In verse 15 John testified to Jesus’ pre-existence. Even though Jesus became flesh, he did not lose his divine character. Jesus became fully man while continuing to be fully God. That is why Jesus is the only mediator between God and man (1 Ti 2:5). Verses 16-17 tell us that out of his fullness we have all received grace upon grace. For the law was given through Moses; grace and truth came through Jesus Christ. The law was a blessing because it helps us to recognize sin as sin, but the law cannot save us. It brings only guilt feelings and condemnation. But Jesus brought grace into the world—the grace of God’s unconditional forgiveness for sinners. Jesus’ forgiving love sets us free from guilty feelings and the power of sin and enables us to serve God freely. This is really grace upon grace.

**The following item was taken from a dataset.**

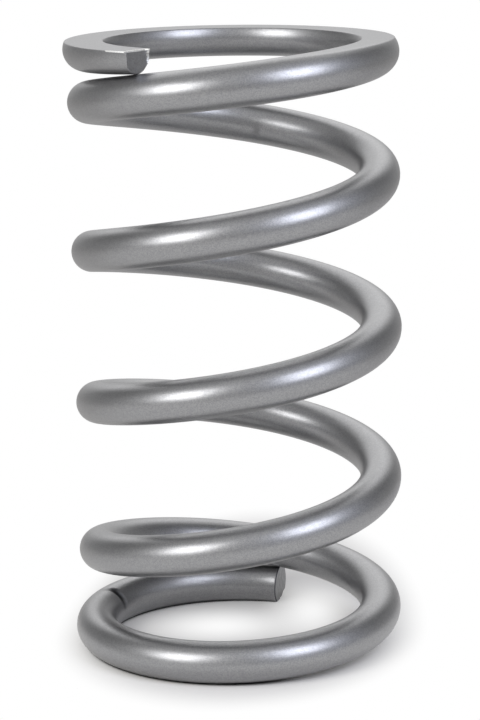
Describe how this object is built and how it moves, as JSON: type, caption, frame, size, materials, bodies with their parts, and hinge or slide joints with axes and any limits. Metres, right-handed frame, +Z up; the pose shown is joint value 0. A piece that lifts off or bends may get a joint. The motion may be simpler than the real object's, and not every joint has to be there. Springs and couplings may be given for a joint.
{
  "type": "helical compression spring",
  "caption": "Heavy right-hand helical compression spring of round steel bar, closed at both ends, ground flat at the top and dressed at the foot, in silver powder coat.",
  "frame": {"origin": "on the coil's axis, on the floor plane that the dressed lower end stands on", "axes": "+Z up along the coil's axis, from the lower end to the ground upper seat; +X to the right and -Y towards the viewer, as pictured"},
  "size_m": [0.1286, 0.1294, 0.2383],
  "materials": {
    "silver_powder_coat": "satin"
  },
  "bodies": {
    "root": {"coil_spring": "silver_powder_coat"}
  },
  "joints": []
}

Jesus reveals God the Father to us. Verse 18 says, “No one has ever seen God, but the one and only Son, who is himself God and is in closest relationship to the Father, has made him known.” God is Spirit and Light. No one can see God with his physical eyes, or he will die. However, we can see God through Jesus. This is why we study John’s gospel: to know God personally through Jesus, and to be filled with life, light and love.